Terminally ill teen won historic ruling to preserve body
A 14-year-old girl who wanted her body to be preserved in case she could be cured in the future, won an historic legal fight shortly before her death, reports BBC.
The girl, who was terminally ill with a rare cancer, was supported in her wish to be cryogenically preserved by her mother - but not by her father.
A High Court judge ruled that the girl's mother should be allowed to decide what happened to the body.
The girl, who died in October, has been taken to the US and preserved there.
The details of her case have just been released.
The teenager - who cannot be named - and who lived in the London area, used the internet to investigate cryonics during the last months of her life.
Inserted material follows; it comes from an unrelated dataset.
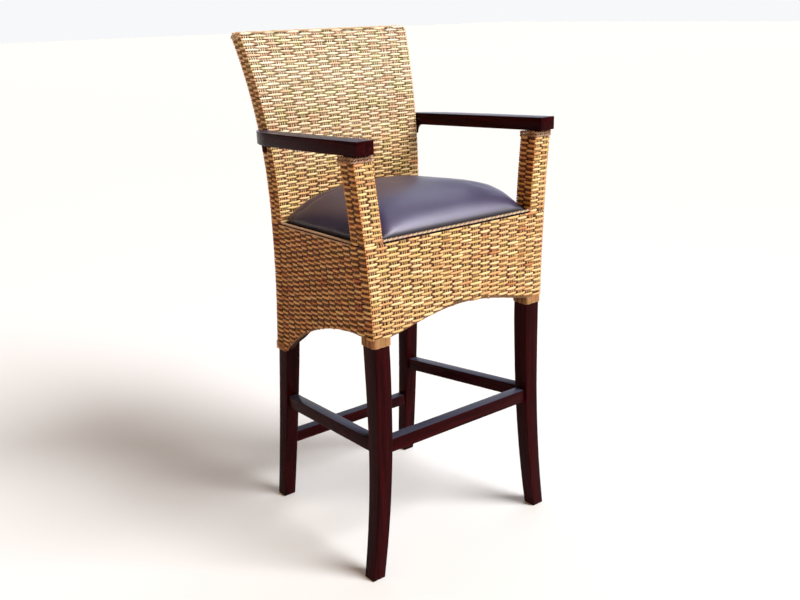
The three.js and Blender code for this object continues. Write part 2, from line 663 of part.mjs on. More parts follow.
for (const [end, c] of Object.entries(corners)) {
  const block = cut(cornerBlock(c), blockScrew(c, GAP), counterbore(c), boardScrew(c, GAP));
  addPair(`corner_block_${end}`, block, hiddenWood);
  addPair(`corner_screw_${end}`, blockScrew(c, 0), steel);
  addPair(`board_screw_${end}`, boardScrew(c, 0), steel);
}
const screwHoles = Object.values(corners).flatMap((c) => {
  const hole = boardScrew(c, GAP);
  return [hole, mirrored(hole)];
});
add('seat_board', cut(seatBoard(), ...screwHoles), hiddenWood);
add('seat_foam', cut(crowned(CUSHION.leather + GAP, 0, 12), ...postNotches(CUSHION.leather + 2 * GAP)), foam);
add('seat_cover', cut(
  cut(crowned(0, -GAP, 12), ...postNotches(GAP)),
  cut(crowned(CUSHION.leather, 10, 12), ...postNotches(CUSHION.leather + GAP)),
), leather);

addPair('arm', cut(arm, armDowel(GAP), ...BOLT.zs.map((z) => armBolt(z, GAP))), darkWood);
addPair('arm_dowel', armDowel(0), hiddenWood);
BOLT.zs.forEach((z, i) => addPair(`arm_bolt_${i + 1}`, armBolt(z, 0), steel));

const collarLow = armBottom(postBack(FRONT.armZ)) - COLLAR.height;
addPair('arm_collar', ringRound(
  frontPost, collarLow, (y) => armBottom(y) - GAP, SKIN_IN, SKIN_OUT + COLLAR.out, 1,
), rope);
addPair('post_weave', frontRing(RIM.frontZ - RIM.height / 2, collarLow - GAP, SKIN_OUT, 8), rope);
addPair('front_binding', frontRing(BINDING.frontBottom, BINDING.frontTop, SKIN_OUT + BINDING.out, 1), rope);
addPair('rear_binding', rearBinding(), rope);

add('front_weave', frontSkin(), rope);
add('rear_weave', rearSkin(), rope);
addPair('side_weave', sideSkin(), rope);
const sleeveHoles = BOLT.zs.map((z) => armBolt(z, GAP));
add('back_weave_front', cut(sleeveFront(), ...sleeveHoles, ...sleeveHoles.map(mirrored)), rope);
add('back_weave_rear', sleeveRear(), rope);
add('back_weave_crest', sleeveCrest(), rope);
addPair('back_weave_side', cut(sleeveSide(), ...sleeveHoles), rope);

add('front_rim', frontRim(), rope);
addPair('side_rim', sideRim(), rope);

export default stool;
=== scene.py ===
"""An armed bar stool: dark hardwood, plain-woven rope over the seat box, back and arm posts, and a crowned
leather cushion. The weave is made of real strands that pass over and under upright stakes."""

import functools
import math
import random
from types import SimpleNamespace

import bmesh
import bpy
import numpy as np
from mathutils import Matrix, Vector


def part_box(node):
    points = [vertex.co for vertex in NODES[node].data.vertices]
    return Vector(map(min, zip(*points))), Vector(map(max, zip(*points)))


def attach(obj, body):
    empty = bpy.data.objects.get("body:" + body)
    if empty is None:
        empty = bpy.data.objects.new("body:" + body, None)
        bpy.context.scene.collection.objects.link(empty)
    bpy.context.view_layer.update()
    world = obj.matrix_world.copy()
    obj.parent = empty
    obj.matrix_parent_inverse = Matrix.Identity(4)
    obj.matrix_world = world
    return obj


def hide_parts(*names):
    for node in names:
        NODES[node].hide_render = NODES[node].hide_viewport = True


MM = 0.001
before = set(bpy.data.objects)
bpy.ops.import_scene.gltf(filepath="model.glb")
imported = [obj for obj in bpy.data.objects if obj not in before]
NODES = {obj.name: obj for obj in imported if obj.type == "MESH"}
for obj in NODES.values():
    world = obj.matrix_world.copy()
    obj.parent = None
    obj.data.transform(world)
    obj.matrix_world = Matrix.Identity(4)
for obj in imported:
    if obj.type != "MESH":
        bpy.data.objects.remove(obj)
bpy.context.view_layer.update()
SEED = 7
rng = np.random.default_rng(SEED)


def mm(others=None, **sizes):
    """Named sizes in metres, given in millimetres, along with other named values."""
    return SimpleNamespace(**{key: size * MM for key, size in sizes.items()}, **(others or {}))


# ---- driving sizes ----
SIDES_OF = (("right", 1), ("left", -1))
X, Y, Z = np.array([1.0, 0, 0]), np.array([0, 1.0, 0]), np.array([0, 0, 1.0])
ROUND = [X, Y, -X, -Y]  # which way a row runs on each face of a box, from its front on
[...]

Cryonics is the process of preserving a whole body in the hope that resuscitation and a cure are possible in the distant future.
She wrote to the judge explaining that she wanted "to live longer" and did not want "to be buried underground".
She wrote: "I think being cryopreserved gives me a chance to be cured and woken up - even in hundreds of years' time."
The judge, Mr Justice Peter Jackson, visited the girl in hospital and said he was moved by "the valiant way in which she was facing her predicament".
His ruling, he said, was not about the rights or wrongs of cryonics but about a dispute between parents over the disposal of their daughter's body.
Cryonics is a controversial procedure and no-one yet knows if it is possible to revive people afterwards.
There are facilities in the US and Russia where bodies can be preserved in liquid nitrogen at very low temperatures (less than -130C) - but not in the UK.
The cost of preserving a body for an infinite amount of time is estimated to be around £37,000.
The judge said the girl's application was the only one of its kind to have come before a court in England and Wales - and probably anywhere else.
Mr Justice Jackson said the case was an example of science posing new questions to lawyers.
The girl died peacefully in October knowing that her remains would be preserved, but the judge said there had been problems on the day she died.
He said hospital staff and bosses had expressed concerns about the way the process of preparing her body for cryogenic preservation had been handled.
This was carried out by a voluntary group in the UK before her body was flown to the US for storage.
He suggested that ministers should consider "proper regulation" of cryonic preservation for the future.